If Advent pictures darkness before the Christmas dawn, if Epiphany shines in morning brightness, then maybe our current season of Lent resembles a hot, dusty, dusky afternoon. Tensions emerge and tempers shorten. In today’s Gospel lesson, at least, the heat seems to be rising. Peter rebukes Jesus for moving unflinchingly toward the darkness of the cross. Jesus, in turn, scolds Peter for losing track of God’s light in the murkiness of human preoccupation. If Lent is a dusky, dusty afternoon, Holy Week is twilight, and Good Friday is deep night. But the intensity of this darkness only strengthens the dazzling light of Easter.

So the Christian story embraces both darkness and light, from Advent to Easter and beyond, just as the life of faith encompasses the heart’s light and darkness throughout our lives.  God meets us in the brightness of Epiphany, in the murkiness of Lent, in the darkness of Good Friday, and the radiance of Resurrection.

Since I live with hearing loss, low vision, and limited mobility, I also struggle with anxiety about maintaining my current level of functionality.  I live on the edge, without much margin space.   I am prone to falling. I’m at risk of blindness and further hearing loss.  All this makes me fearful and anxious sometimes.  These worries can keep me up at night, obsessing over my health, feeling sad, and withdrawing into myself.  For a long time I didn’t realize that my worries were more limiting than my physical disabilities.  But they are.  God met me in a particularly dark time of anxiety several years ago in Oregon.  Betty, a friend from church, who also happens to be a no-nonsense nurse, took care of me when I was really low.

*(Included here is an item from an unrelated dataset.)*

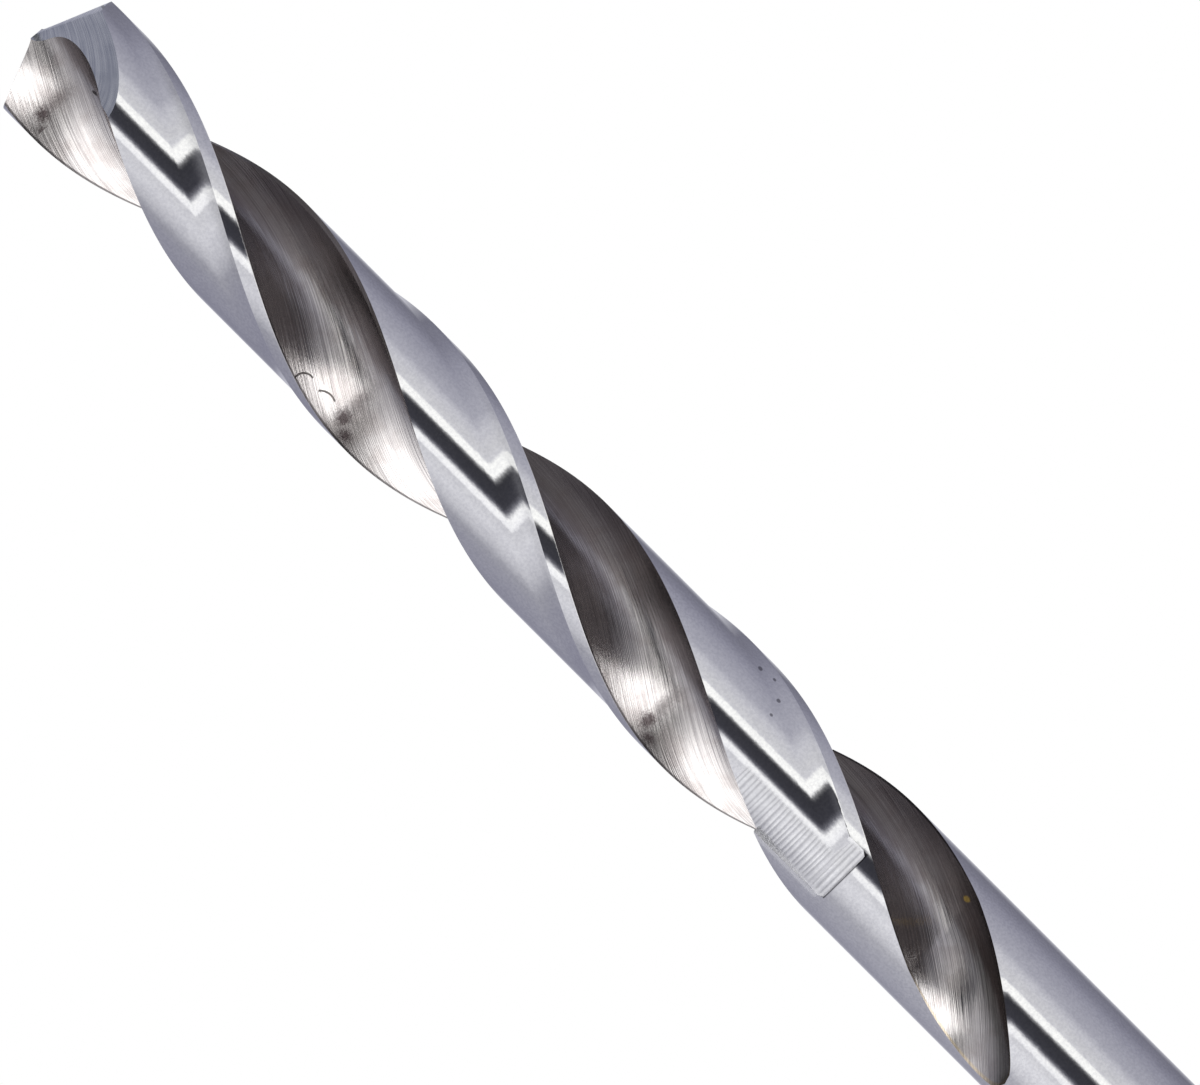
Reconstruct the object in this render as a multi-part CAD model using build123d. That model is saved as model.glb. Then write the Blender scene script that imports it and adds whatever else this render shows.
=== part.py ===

She told me point blank that I needed to learn to manage my anxiety.  At the time, her advice felt like a slap to the face, but also like a ray of light.  Betty spoke out of her experience of having learned to manage her own anxiety. And in that moment, through Betty, God met me.   Though I still walk through the darkness of anxiety sometimes, now the darkness feels less threatening. In this darkness God continues to meet me, and my faith continues to grow, however slowly.  God doesn’t take away the darkness; God meets us in the darkness.

Kelly Renee Gissendaner is scheduled to be executed tomorrow night in Georgia.  She has been convicted of hiring someone to kill her husband.  The New York Times recently told the story of how God met Kelly and brought her out of darkness to light in prison.  Kelly embarked on a one-year program of theology study in prison. She was particularly helped by theology about faith and hope.   One of the theologians she studied was Jürgen Moltmann, whose work focuses on the theology of hope. When Kelly discovered that her teacher in prison knew Moltmann, Kelly asked whether she could write to him.  They have exchanged between twenty and thirty letters.

As a result of her study and letter writing, Kelly has developed a strong faith.  She is able to counsel other inmates, especially those considering suicide.  However, recently, her request for clemency has been denied, even though there is a groundswell of support to commute her sentence.  When I read the New York Times piece profiling Kelly, I was struck by two things. First, darkness of her own actions cast a long, long shadow; second, that darkness, plus the darkness of prison, allowed her to see the light of God.  God has met her in darkness.

As I mentioned earlier, our Old Testament lesson presents the second extended meeting between God and Abraham.  In the first meeting, two chapters earlier, God directs Abraham’s gaze skyward at night.  God says, “Count the stars if you can; so many will your descendants be.”   Those stars are far away from Abraham, and far away from any future he can envision for himself or his descendants.  When she went to prison, Kelly Gissendaner probably could not have imagined how her life would be transformed or the brightness that her life in prison would bring to so many, in prison and without.  God is always at work, strengthening our faith, whether God meets us in darkness or in light.